Reproduce exactly and only the lines running from the one with "Write part 2" through the one with "return tan(angle) - angle", both end lines included.

* Start Input rows *

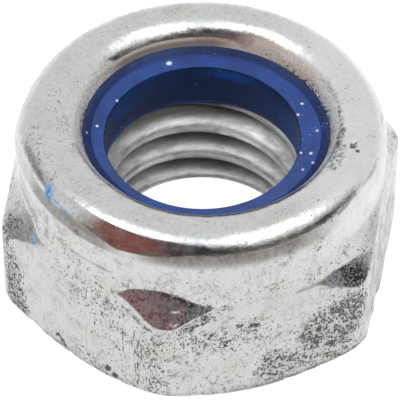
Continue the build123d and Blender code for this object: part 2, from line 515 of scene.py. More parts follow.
PAINTED_GLOW = [  # painted glow, standing in for light through the ring: polar from and to, height, half height, strength
    (22.0, 82.0, 4.76, 0.2, 0.9), (70.0, 150.0, 4.92, 0.06, 0.8),
    (100.0, 165.0, 3.7, 0.2, 0.9), (40.0, 130.0, 3.62, 0.12, 0.8),
    (80.0, 170.0, 4.55, 0.45, 0.6), (-50.0, 50.0, 4.0, 0.7, 1.0),
    (73.6, 76.2, 4.3, 0.06, 1.0),
]
# Bands of polar angles or heights, as band() takes them.
STRIP_ALONG = (-59.0, -52.0, -16.0, -6.0)  # painted shade on the flat at the right end
# painted shade along the bottom edge
EDGE_SHADE_RIGHT = (-104.0, -84.0, -50.0, -35.0)
EDGE_SHADE_LEFT = (-172.0, -160.0, -140.0, -132.0)
# painted reflection inside the lip
LIP_REFLECTION_BACK = (40.0, 70.0, 105.0, 140.0)
LIP_REFLECTION_RIGHT = (-5.0, 20.0, 42.0, 68.0)
CLEAN_RIGHT = (-82.0, -58.0, 20.0, 60.0)
# painted shade and reflection under the bead
BELOW_BEAD_FRONT = (-134.0, -122.0, -84.0, -56.0)
BELOW_BEAD_FRONT_HEIGHTS = (4.76, 5.08, 5.2, 5.3)
BELOW_BEAD_LEFT = (-182.0, -170.0, -144.0, -130.0)
BELOW_BEAD_LEFT_HEIGHTS = (4.84, 4.92, 5.16, 5.3)
# Steps, as rise() and fall() take them, and plain limits.
FACET_SLOPES = (0.42, 0.56)
FACET_HEIGHTS = (3.0, 4.1)
GLEAMING = (-90.0, -30.0)  # the right facet, from and to
DULLED_END = (-69.0, -61.0)
# Painted shade in the thread's bore: the groove, the undersides, under the ring and the lowest turn.
SHADE_DEEP = (CREST_RADIUS + 0.1, ROOT_RADIUS - 0.14)
SHADE_UNDERSIDES = (-0.25, 0.3)
SHADE_LOW = (74.0, 26.0, 0.4)  # polar angle, half width and amount
SHADE_LOW_CLIMB = (0.85, 1.05)
BRIGHT_RIDGE = (3.34, 3.42)
BRIGHT_RIDGE_END = (50.0, 64.0)
UNDER_RING_FROM = (2.97, 3.07)
UNDER_RING_END = (115.0, 150.0)
# the painted shade thins towards these sides
SHADE_THINS_RIGHT = (36.0, 62.0)
SHADE_THINS_LEFT = (86.0, 110.0)
STRIP_THINS = (2.3, 3.1)
STRIP_TOP = 4.2
STRIP_SHADE = 0.36
LIP_REFLECTION_BACK_REACH = (3.4, 3.5)
LIP_REFLECTION_RIGHT_REACH = (3.5, 3.72)
LIP_REFLECTION_TOP = 5.62
BITE_REACH = (3.34, 3.48)
COLLAR_CLEAN = (3.95, 4.35)
BROW_CLEAN = (3.6, 4.0)
BEAD_CLEAN = (4.95, 5.15)
COLLAR_CALM = (3.9, 4.2)
BEAD_CALM = (4.85, 5.05)
FOOT_SHADE = (0.05, 0.6)
# Rough edges of the wider runs: from this width, with these lumps and reach.
ROUGH_FROM = 0.1
ROUGH_SIZE = 0.35
ROUGH_SEED = 3
ROUGH_REACH = 0.07


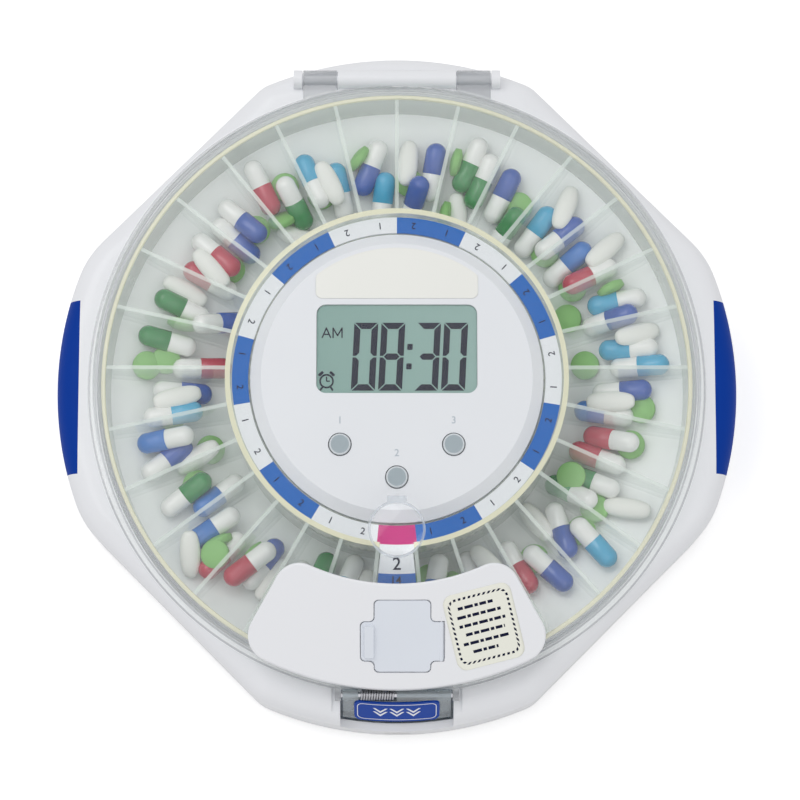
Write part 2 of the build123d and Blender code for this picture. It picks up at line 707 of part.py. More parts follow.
export_step(dosage_ring.part, "parts/dosage_ring.step")


def involute(angle):
    return tan(angle) - angle


def tooth_outline(teeth, low, high, gap):
    """Outline of a gear between two radii; gap thins each flank of a tooth at the pitch circle."""
    pressure = radians(PRESSURE_ANGLE)
    pitch_radius = gear_module * teeth / 2
    base = pitch_radius * cos(pressure)
    half_at_pitch = pi / (2 * teeth) - gap / pitch_radius
    flank = []
    for step in range(FLANK_STEPS + 1):
        radius = max(low, base) + (high - max(low, base)) * step / FLANK_STEPS
        here = acos(min(1, base / radius))
        flank.append((radius, half_at_pitch + involute(pressure) - involute(here)))
    if low < base:
        flank.insert(0, (low, flank[0][1]))
    points = []
    for tooth in range(teeth):
        middle = 2 * pi * tooth / teeth
        for radius, half in flank:
            points.append((radius * cos(middle - half), radius * sin(middle - half)))
        for radius, half in reversed(flank):
            points.append((radius * cos(middle + half), radius * sin(middle + half)))
    return points


# Drive: toothed ring inside the tray's core, pinion, its shaft, gear motor and the plate that carries it
ring_pitch_radius = gear_module * RING_TEETH / 2
with BuildPart() as tray_ring_gear:
    tube(core_bore, 0, gear_z, gear_z + GEAR_WIDTH)
    with BuildSketch(Plane.XY.offset(gear_z)) as teeth_space:
        with BuildLine(Plane.XY.rotated((0, 0, 90))):
            Polyline(*tooth_outline(
                RING_TEETH, ring_pitch_radius - RING_ADDENDUM * gear_module,
                ring_pitch_radius + RING_DEDENDUM * gear_module, -GEAR_BACKLASH), close=True)
        make_face()
    extrude(amount=GEAR_WIDTH, mode=Mode.SUBTRACT)
tray_ring_gear.part.label = "tray_ring_gear"
export_step(tray_ring_gear.part, "parts/tray_ring_gear.step")

pinion_pitch_radius = gear_module * PINION_TEETH / 2
pinion_plane = Plane((0, centre_distance, gear_z + RUNNING_GAP), x_dir=(0, 1, 0), z_dir=(0, 0, 1))
with BuildPart() as drive_pinion:
    with BuildSketch(pinion_plane):
        with BuildLine():
            Polyline(*tooth_outline(
                PINION_TEETH, pinion_pitch_radius - PINION_DEDENDUM * gear_module,
                pinion_pitch_radius + PINION_ADDENDUM * gear_module, GEAR_BACKLASH), close=True)
        make_face()
        Circle(SHAFT_RADIUS, mode=Mode.SUBTRACT)
    extrude(amount=GEAR_WIDTH - 2 * RUNNING_GAP)
drive_pinion.part.label = "drive_pinion"
export_step(drive_pinion.part, "parts/drive_pinion.step")

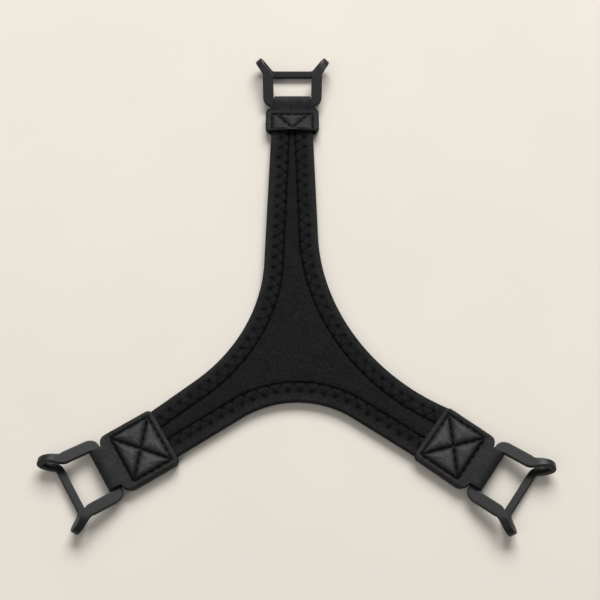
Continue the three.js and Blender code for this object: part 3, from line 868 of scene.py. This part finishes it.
def make_tab(name, settings, material):
    """A tab as rings from its inner end, which is tucked in, to the nose of its fold."""
    arm = ARMS[name]
    length = arm["length"]
    neck_start = -6.0
    flat = np.arange(-length, neck_start, 0.36)
    neck = np.arange(neck_start, 0.0, 0.2)
    nose = FOLD_RADIUS * np.sin(np.radians(np.linspace(0, 88, 16)))
    stations = np.concatenate([[-length + 3.2, -length + 0.25], flat, neck, nose])
    across = np.linspace(-1, 1, 91)
    across = np.sign(across) * (1 - (1 - np.abs(across)) ** 1.12)
    count = 13
    walls = [0.75, 0.4]
    rings, painted_lights = [], []
    for index, u in enumerate(stations):
        hollow = index < 2
        half = float(tab_half_width(arm, np.array(max(u, -length + 0.12))))
        if hollow:
            half -= 0.7
        v = across * half
        z, painted_light = tab_top(arm, np.full(v.shape, u), v, settings)
        thick = float(fold_top(np.array(u))) if u > 0 else TAB_TOP
        low = FOLD_RADIUS - math.sqrt(max(FOLD_RADIUS**2 - max(u, 0) ** 2, 0))
        if arm["stitch"] == "point" and not hollow:
            low += 1.8 * float(np.clip((2.4 - length - u) / 2.4, 0, 1))
        soft = min(1.5 if u < neck_start else 0.9, (thick - low) * 0.3)
        past = np.clip((np.abs(v) - (half - soft)) / soft, 0, 1)
        z = z - soft * (1 - np.sqrt(1 - past**2)) * 0.9
        if hollow:
            z = z - 0.85
            low += 0.3
        under = np.linspace(-1, 1, count) * (half - 0.35)
        bottom = np.column_stack([np.full(count, u), under, np.full(count, low)])
        bottom[[0, -1], 2] += 0.05
        top = np.column_stack([np.full(len(v), u), v, z])[::-1]
        left = [(u, -half, low + (z[0] - low) * share) for share in walls]
        right = [(u, half, low + (z[-1] - low) * share) for share in walls[::-1]]
        rings.append(np.vstack([top, left, bottom, right]))
        # Painted light of each ring: the top face's from tab_top, and a middle shade for the sides and
        # underside.
        painted_lights.append(np.concatenate([painted_light[::-1], np.full(count + 2 * len(walls), TAB_SHADE)]))
    rings = np.array(rings)
    lay = np.dstack([rings[..., :2], np.array(painted_lights)[..., None]])
    piece = make_piece(
        f"{name}_sewn_tab", arm_to_frame(arm, rings), loft_faces(*rings.shape[:2]), material, "yoke",
        [f"{name}_tab"], lay,
    )
    cut_eye(piece, arm)
    return piece


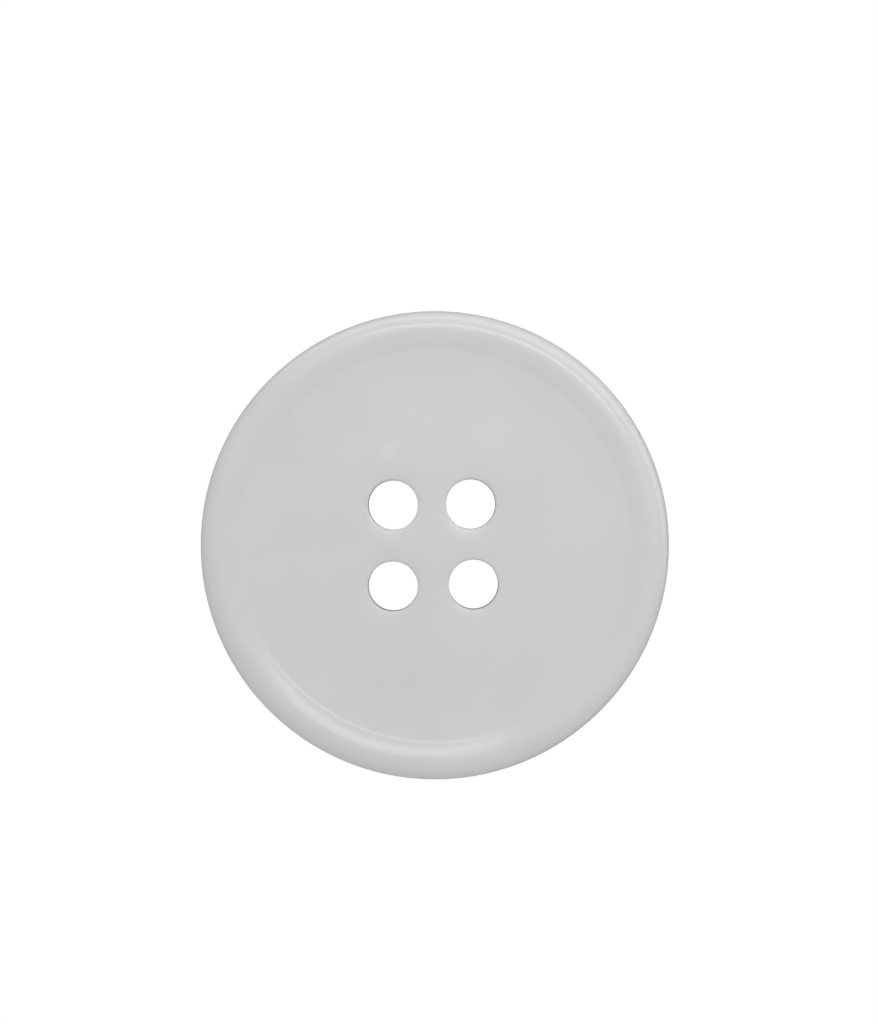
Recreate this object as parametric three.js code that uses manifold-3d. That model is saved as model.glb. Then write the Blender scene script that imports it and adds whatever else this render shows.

* End Input rows *

Solution to this task |
Write part 2 of the build123d and Blender code for this picture. It picks up at line 707 of part.py. More parts follow.
export_step(dosage_ring.part, "parts/dosage_ring.step")


def involute(angle):
    return tan(angle) - angle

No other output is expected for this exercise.